あなたがまだ中学生か高校生くらいで「自分は無価値な人間だから死にたい」と考えているとすれば、そこにも優生思想の萌芽がある。それが他者に向けられても自分自身に向けられても、優生思想は凶器になるのだ。
優生思想の起源はアメリカだ。20世紀初頭、アメリカで最初の断種法が制定されてから、この思想は急速に全世界に広がり、いたるところで悲劇を生んだ。知られる通り、その最たるものはナチスドイツだ。ナチスドイツは「民族衛生」の名のもと、純粋ゲルマン民族を維持するためにさまざまな優生計画を実施した。
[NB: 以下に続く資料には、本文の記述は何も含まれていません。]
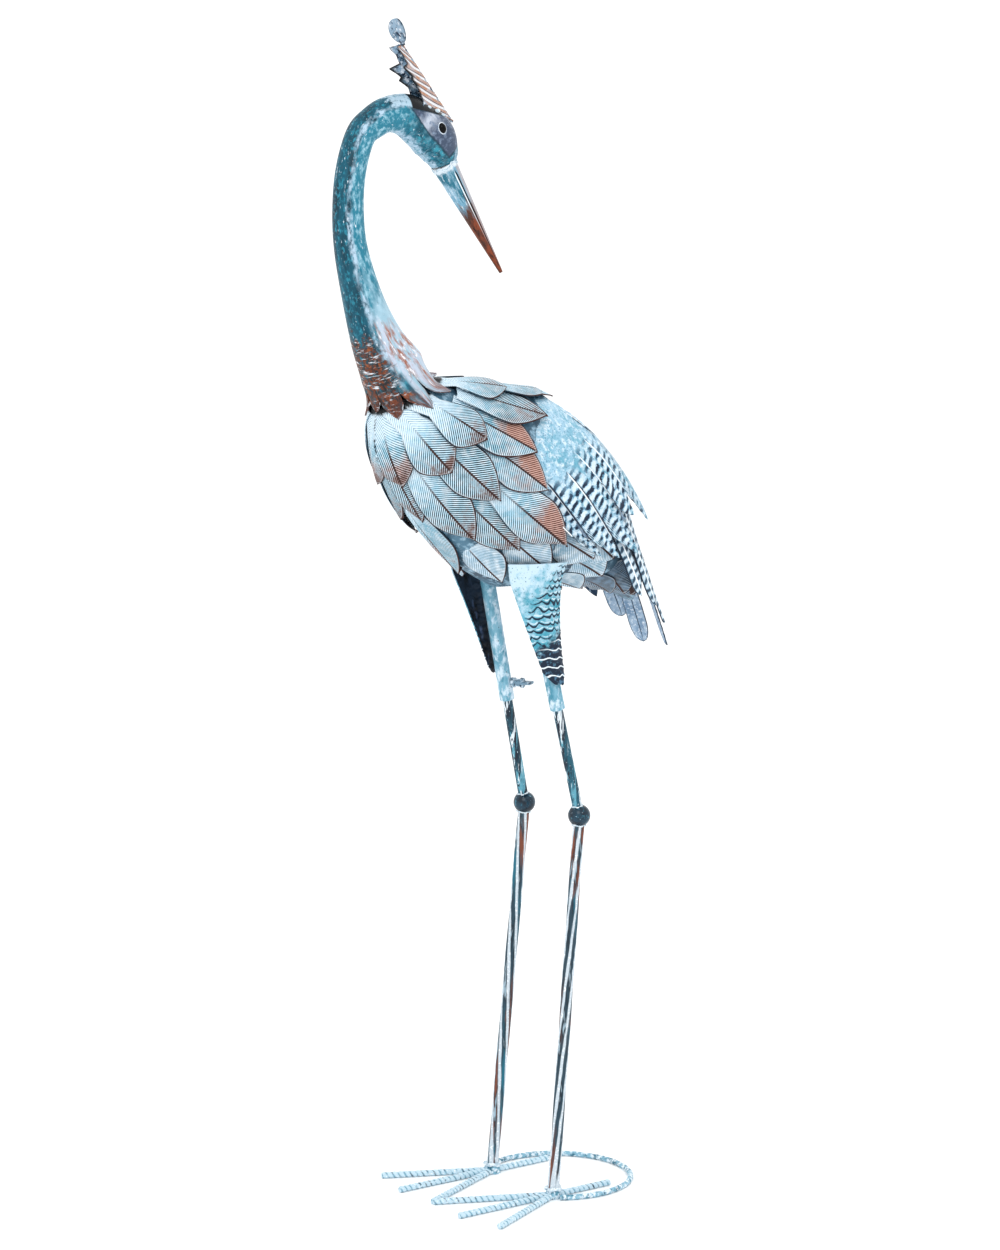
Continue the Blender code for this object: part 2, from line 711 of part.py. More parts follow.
def build_wings():
    """A wing: one sheet over the flank that ends in long pointed fingers."""
    tips = [(share, math.radians(degrees)) for share, degrees in WING_FINGERS]
    ends = []
    for place, tip in enumerate(tips):
        before = tips[max(place - 1, 0)]
        share = min(tip[0], before[0]) - (WING_NOTCH if place else 0.14)
        angle = (tip[1] + before[1]) / 2.0 if place else math.radians(WING_TOP_ANGLE)
        ends.append((share, angle))
        ends.append(tip)
    ends.append((tips[-1][0] - 0.13, math.radians(WING_LOW_ANGLE + 3)))
    columns = len(ends) - 1

    def surface(u, v):
        place = min(max((u + 1.0) * 0.5 * columns, 0.0), columns)
        low = min(int(place), columns - 1)
        part = place - low
        end_share = ends[low][0] * (1.0 - part) + ends[low + 1][0] * part
        end_angle = ends[low][1] * (1.0 - part) + ends[low + 1][1] * part
        start_angle = math.radians(WING_TOP_ANGLE
                                   + (WING_LOW_ANGLE - WING_TOP_ANGLE) * place / columns)
        share = WING_FRONT + (end_share - WING_FRONT) * v
        angle = start_angle + (end_angle - start_angle) * v
        point = ring_point(share, angle, wing_radius(share))
        flare = WING_FLARE * (angle / math.radians(WING_LOW_ANGLE)) ** 2 * v
        away = BODY_BACK * math.cos(angle) - Vector((0.0, math.sin(angle), 0.0))
        return point + away * flare

    for piece in plate("wing", surface, columns, 5, "powder_blue_paint"):
        lay_down(piece)


def build_tail():
    """Long tail feathers that hang from the rump in pairs, the inner ones lowest."""
    for pair, (share, out, up, degrees, facing) in enumerate(TAIL_FEATHERS):
        angle = math.radians(degrees)
        root = ring_point(TAIL_ROOT, angle, girth(TAIL_ROOT) + 0.05)
        tip = BREAST + BODY_AXIS * (share * BODY_LENGTH) + BODY_BACK * up - Vector((0.0, out, 0.0))
        run = (tip - root).normalized()
        outward = Vector((math.cos(math.radians(facing)), -math.sin(math.radians(facing)), 0.35))
        across = run.cross(outward).normalized()
        face = across.cross(run).normalized()

        def surface(u, v, root=root, tip=tip, across=across, face=face, pair=pair):
            along = 1.0 - (1.0 - v) ** 1.7
            end = min(max((along - TAIL_ROUND) / max(1.0 - TAIL_ROUND, 0.01), 0.0), 1.0)
            width = 0.5 * TAIL_WIDTH * math.sqrt(1.0 - 0.9 * end * end)
            width *= 0.72 + 0.28 * min(along / 0.8, 1.0)
            bow = TAIL_BOW * math.sin(math.pi * along) * (pair / len(TAIL_FEATHERS) - 0.45)
            return root.lerp(tip, along) + across * (u * width) + face * (bow + pair * TAIL_LAYER)

        for piece in plate("tail_feather_%d" % (pair + 1), surface, 2, 5, "pale_steel_paint"):
            lay_down(piece)


def leg_point(height, past_top=0.0):
    """Point of the left upper leg's centre line at a height, or at its top and a little beyond."""
    along = (LEG_TOP - KNEE).normalized()
    if height >= LEG_TOP.z:
        return LEG_TOP + along * past_top
    return KNEE + along * ((height - KNEE.z) / along.z)


def build_sockets():
    """Tubes that come down out of the body and take the upper legs."""
    bore = UPPER_LEG_RADIUS + SOCKET_FIT
    for side in ("left", "right"):
        low = other_side(leg_point(SOCKET_END), side)
        high = other_side(leg_point(1.0, SOCKET_IN_BODY), side)
        socket = rod("leg_socket_" + side, low, high, SOCKET_RADIUS, 16, "powder_blue_paint")
        along = (high - low).normalized()
        shape = bmesh.new()
        add_rod(shape, low - along * 0.005, low + along * (SOCKET_GRIP + SOCKET_FIT), bore, 16)
        cutter = add_cutter("socket_bore_" + side, mesh_from(shape, "socket_bore"))
        boolean(socket, cutter, "DIFFERENCE")


def knee_flat(radius):
    """Distance from the knee's centre to the flat where a rod of this radius is welded."""
    return math.sqrt(KNEE_RADIUS ** 2 - (radius + WELD_RIM) ** 2)


def ankle():
    return Vector((0.0, -0.5 * LEG_SPREAD, ANKLE_HEIGHT))


def build_legs():
    up_leg = (LEG_TOP - KNEE).normalized()
    down_leg = (ankle() - KNEE).normalized()
    for side in ("left", "right"):
        low = KNEE + up_leg * (knee_flat(UPPER_LEG_RADIUS) + GAP)
        high = leg_point(SOCKET_END) + up_leg * SOCKET_GRIP
        rod("upper_leg_" + side, other_side(low, side), other_side(high, side),
            UPPER_LEG_RADIUS, 12, "teal_paint")
        build_knee(side, up_leg, down_leg)
        build_lower_leg(side, down_leg)


def build_knee(side, up_leg, down_leg):
    """A ball between the two rods, with a small flat where each is welded."""
    shape = bmesh.new()
    bmesh.ops.create_uvsphere(shape, u_segments=12, v_segments=8, radius=KNEE_RADIUS)
    for direction, radius in ((up_leg, UPPER_LEG_RADIUS), (down_leg, LOWER_LEG_RADIUS)):
        aim = other_side(direction, side)
        faces = shape.faces[:] + shape.edges[:] + shape.verts[:]
        bmesh.ops.bisect_plane(shape, geom=faces, dist=0.000001, plane_co=aim * knee_flat(radius),
                               plane_no=aim, clear_outer=True)
        rim = [edge for edge in shape.edges if edge.is_boundary]
        bmesh.ops.holes_fill(shape, edges=rim)
    bmesh.ops.translate(shape, vec=other_side(KNEE, side), verts=shape.verts)
    bmesh.ops.recalc_face_normals(shape, faces=shape.faces)
    piece = add_object("knee_ball_" + side, mesh_from(shape, "knee_ball"), "dark_enamel")
    smooth(piece, 40)


def build_lower_leg(side, down_leg):
    """A ribbed rod twisted along its length, standing on the foot."""
    top = KNEE + down_leg * (knee_flat(LOWER_LEG_RADIUS) + GAP)
    foot = ankle() + Vector((0.0, 0.0, GAP))
    length = (top - foot).length
    rings = 12
    around = 2 * LOWER_LEG_RIBS
    shape = bmesh.new()
    bmesh.ops.create_grid(shape, x_segments=around, y_segments=rings, size=0.5)
    for vertex in shape.verts:
        place = round((vertex.co.x + 0.5) * around)
        height = vertex.co.y + 0.5
        radius = LOWER_LEG_RADIUS * (1.0 if place % 2 == 0 else 1.0 - LOWER_LEG_GROOVE)
        turn = 2.0 * math.pi * place / around + LOWER_LEG_TWIST * height
        vertex.co = (radius * math.cos(turn), radius * math.sin(turn), length * height)
    bmesh.ops.remove_doubles(shape, verts=shape.verts, dist=0.00002)
    bmesh.ops.holes_fill(shape, edges=[edge for edge in shape.edges if edge.is_boundary])
    bmesh.ops.recalc_face_normals(shape, faces=shape.faces)
    turn = (top - foot).to_track_quat("Z", "Y").to_matrix().to_4x4()
    bmesh.ops.transform(shape, matrix=Matrix.Translation(foot) @ turn, verts=shape.verts)
    for vertex in shape.verts:
        vertex.co.z = max(vertex.co.z, foot.z)
    if side == "right":
        for vertex in shape.verts:
            vertex.co.y = -vertex.co.y
        bmesh.ops.reverse_faces(shape, faces=shape.faces)
    piece = add_object("lower_leg_" + side, mesh_from(shape, "lower_leg"), "teal_paint")
    smooth(piece, 30)


def build_thighs():
    """Half-cone plates on the outer side of the upper legs, tucked under the belly feathers."""

    def surface(u, v):
        height = THIGH_LOW_Z + (THIGH_TOP_Z - THIGH_LOW_Z) * v
        centre = leg_point(min(height, LEG_TOP.z - 0.0001))
        reach = THIGH_LOW_BACK + (THIGH_TOP_BACK - THIGH_LOW_BACK) * v
        widest = THIGH_BACK_ANGLE
        if u < 0.0:
            reach = THIGH_LOW_FRONT + (THIGH_TOP_FRONT - THIGH_LOW_FRONT) * v
            widest = THIGH_LOW_ANGLE + (THIGH_TOP_ANGLE - THIGH_LOW_ANGLE) * v
        bulge = THIGH_LOW_BACK + (THIGH_TOP_BULGE - THIGH_LOW_BACK) * v
        point_end = 0.25 + 0.75 * min(v / 0.10, 1.0) ** 0.6
        angle = math.radians(widest * point_end * u)
        x = centre.x + reach * math.sin(angle)
        out = -centre.y + bulge * math.cos(angle)
        shell = shell_half_width(x, height)
        if shell > 0.0:
            out = max(out, shell + THIGH_STAND_OFF)
        return Vector((x, -out, height))

    plate("thigh_plate", surface, 6, 5, "powder_blue_paint", outward=Vector((0.0, -1.0, 0.0)))


def build_screws():
    """Wing screws that clamp the upper legs in the sockets, on the inner side and towards the tail."""
    for side in ("left", "right"):
        centre = leg_point(SCREW_Z)
        aim = Vector((math.cos(SCREW_ANGLE), math.sin(SCREW_ANGLE), 0.0))
        start = centre + aim * (SOCKET_RADIUS + SCREW_GAP)
        shape = bmesh.new()
        add_rod(shape, start, start + aim * SCREW_BODY, SCREW_RADIUS, 12)
        piece = add_object("clamp_screw_" + side, mesh_from(shape, "clamp_screw"), "pale_steel_paint")
        blade = bmesh.new()
        bmesh.ops.create_cube(blade, size=1.0)
        middle = start + aim * (SCREW_BODY + 0.5 * (SCREW_WING - SCREW_WING_ROOT))
        length = SCREW_WING + SCREW_WING_ROOT
        scale = Matrix.Diagonal((SCREW_WING_THICKNESS, SCREW_WING_WIDTH, length, 1.0))
        turn = Matrix((Vector((0.0, 0.0, 1.0)), aim.cross(Vector((0.0, 0.0, 1.0))), aim)).transposed()
        bmesh.ops.transform(blade, matrix=Matrix.Translation(middle) @ turn.to_4x4() @ scale,
                            verts=blade.verts)
        bmesh.ops.recalc_face_normals(blade, faces=blade.faces)
        cutter = add_cutter("screw_wing_" + side, mesh_from(blade, "screw_wing"))
        boolean(piece, cutter, "UNION")
        if side == "right":
            mirror_mesh(piece.data)
            mirror_mesh(cutter.data)


def mirror_mesh(mesh_data):
    """Turns a left mesh into a right one."""
    shape = bmesh.new()
    shape.from_mesh(mesh_data)
    for vertex in shape.verts:
        vertex.co.y = -vertex.co.y
    bmesh.ops.reverse_faces(shape, faces=shape.faces)
    shape.to_mesh(mesh_data)
    shape.free()


def build_feet():
    """Each foot: three toes forward, one back and a low boss under the leg, all on the ground."""
    level = TOE_RADIUS * math.cos(math.pi / ROD_SIDES)
    middle = Vector((0.0, -0.5 * LEG_SPREAD, level))
    for side in ("left", "right"):
        shape = bmesh.new()
        add_rod(shape, Vector((0.0, middle.y, 0.0)), Vector((0.0, middle.y, ANKLE_HEIGHT)),
                ANKLE_RADIUS, 16, end_radius=ANKLE_RADIUS * 0.9)
        foot = add_object("foot_" + side, mesh_from(shape, "foot"), "pale_steel_paint")
        ends = [(length, math.radians(180.0 + degrees)) for length, degrees in TOES]
        inner = 0.5 * LEG_SPREAD / math.sin(math.radians(INNER_TOE_ANGLE)) + TOE_RADIUS
        ends.append((inner, math.radians(180.0 - INNER_TOE_ANGLE)))
        ends.append((BACK_TOE, 0.0))
        for count, (length, angle) in enumerate(ends):
            toe = bmesh.new()
            tip = middle + Vector((math.cos(angle), math.sin(angle), 0.0)) * length
            add_rod(toe, middle, tip, TOE_RADIUS, ROD_SIDES)
            bmesh.ops.bisect_plane(toe, geom=toe.faces[:] + toe.edges[:] + toe.verts[:],
                                   plane_co=(0.0, -0.5 * GAP, 0.0), plane_no=(0.0, 1.0, 0.0),
                                   clear_outer=True)
            rim = [edge for edge in toe.edges if edge.is_boundary]
            if rim:
                bmesh.ops.holes_fill(toe, edges=rim)
            bmesh.ops.recalc_face_normals(toe, faces=toe.faces)
            cutter = add_cutter("toe_%d_%s" % (count + 1, side), mesh_from(toe, "toe"))
            boolean(foot, cutter, "UNION")
            if side == "right":
                mirror_mesh(cutter.data)
        if side == "right":
            mirror_mesh(foot.data)
        smooth(foot, 30)


def build_hoop():
    """Ring of rod behind the feet that keeps the statue from tipping back; its ends meet the ankles."""
    end_y = 0.5 * LEG_SPREAD + ANKLE_RADIUS + GAP + HOOP_ROD_RADIUS
    radius = math.hypot(HOOP_CENTRE_X, end_y)
    start = math.atan2(end_y, -HOOP_CENTRE_X)
    points = []
    for step in range(HOOP_STEPS + 1):
        angle = start - 2.0 * start * step / HOOP_STEPS
        points.append((HOOP_CENTRE_X + radius * math.cos(angle), radius * math.sin(angle),
                       HOOP_ROD_RADIUS))
    mesh_data = tube_mesh("hoop", points, [HOOP_ROD_RADIUS] * len(points), 2)
    piece = add_object("hoop", mesh_data, "pale_steel_paint")
    smooth(piece, 40)


def centre_on_origin():
    """Moves the stand so that the statue's box is centred over the origin."""
    bpy.context.view_layer.update()
    scene = bpy.context.evaluated_depsgraph_get()
    lows = []
    highs = []
    for piece in STATUE.objects:
        if piece.type != "MESH":
            continue
        corners = [piece.matrix_world @ Vector(corner) for corner in piece.evaluated_get(scene).bound_box]
        lows.append(min(corner.x for corner in corners))
        highs.append(max(corner.x for corner in corners))
    STAND.location.x = -0.5 * (min(lows) + max(highs))


clear_scene()
LAID = []
STATUE = make_collection("crane_garden_statue")
CUTTERS = make_collection("cutters")
STAND = bpy.data.objects.new("stand", None)
STATUE.objects.link(STAND)
build_body()
build_tail()
build_wings()
build_feathers()
build_neck()
build_eyes()
build_bill()
build_crest()
build_sockets()
build_legs()
build_thighs()
build_screws()
build_feet()
build_hoop()
centre_on_origin()
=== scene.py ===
"""Looks of the crane garden statue: a bird of painted sheet steel on legs of steel rod."""
import json
import math

import bmesh
import bpy
import numpy as np
from mathutils import Matrix, Vector, noise
from mathutils.bvhtree import BVHTree


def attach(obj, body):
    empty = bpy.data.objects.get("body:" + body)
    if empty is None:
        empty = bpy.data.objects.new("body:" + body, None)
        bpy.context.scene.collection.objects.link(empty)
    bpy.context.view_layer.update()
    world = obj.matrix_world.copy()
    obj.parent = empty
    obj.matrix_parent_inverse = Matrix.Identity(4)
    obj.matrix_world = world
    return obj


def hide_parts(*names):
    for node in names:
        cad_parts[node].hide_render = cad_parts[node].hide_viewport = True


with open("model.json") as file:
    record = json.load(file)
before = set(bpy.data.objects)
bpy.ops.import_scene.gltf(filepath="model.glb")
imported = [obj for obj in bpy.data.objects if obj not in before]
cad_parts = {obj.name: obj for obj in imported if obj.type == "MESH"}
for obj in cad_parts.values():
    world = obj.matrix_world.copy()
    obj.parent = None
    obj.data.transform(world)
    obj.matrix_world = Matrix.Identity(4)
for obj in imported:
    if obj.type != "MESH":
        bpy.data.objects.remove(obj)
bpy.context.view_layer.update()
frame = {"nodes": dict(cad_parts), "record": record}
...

中でも有名なものが「T4作戦(障害者などの安楽死)」で、20万人以上がその犠牲となった。
このエピソードで私が最も恐ろしいと感じるのは、ヒトラーが作戦中止命令を出した後も、民間レベルで「野生化した安楽死(Wild Euthanasia)」が続けられたという事実だ。各施設の医師がそれぞれ独自の判断で、安楽死を続行したのである。このように、優生思想的な発想は、多くの人々にとってはごく自然のものなのだ。それは「差別」が人間の本性に深く根ざしているのと同じことだ。差別も優生思想も意識的な啓発によって禁止しないと野生化する。
「民度」にかかわらず、いやむしろ、高い民度のもとにおいてすら、当時としては合理的かつ理性的に実践されたのが優生思想であり安楽死だったのだから。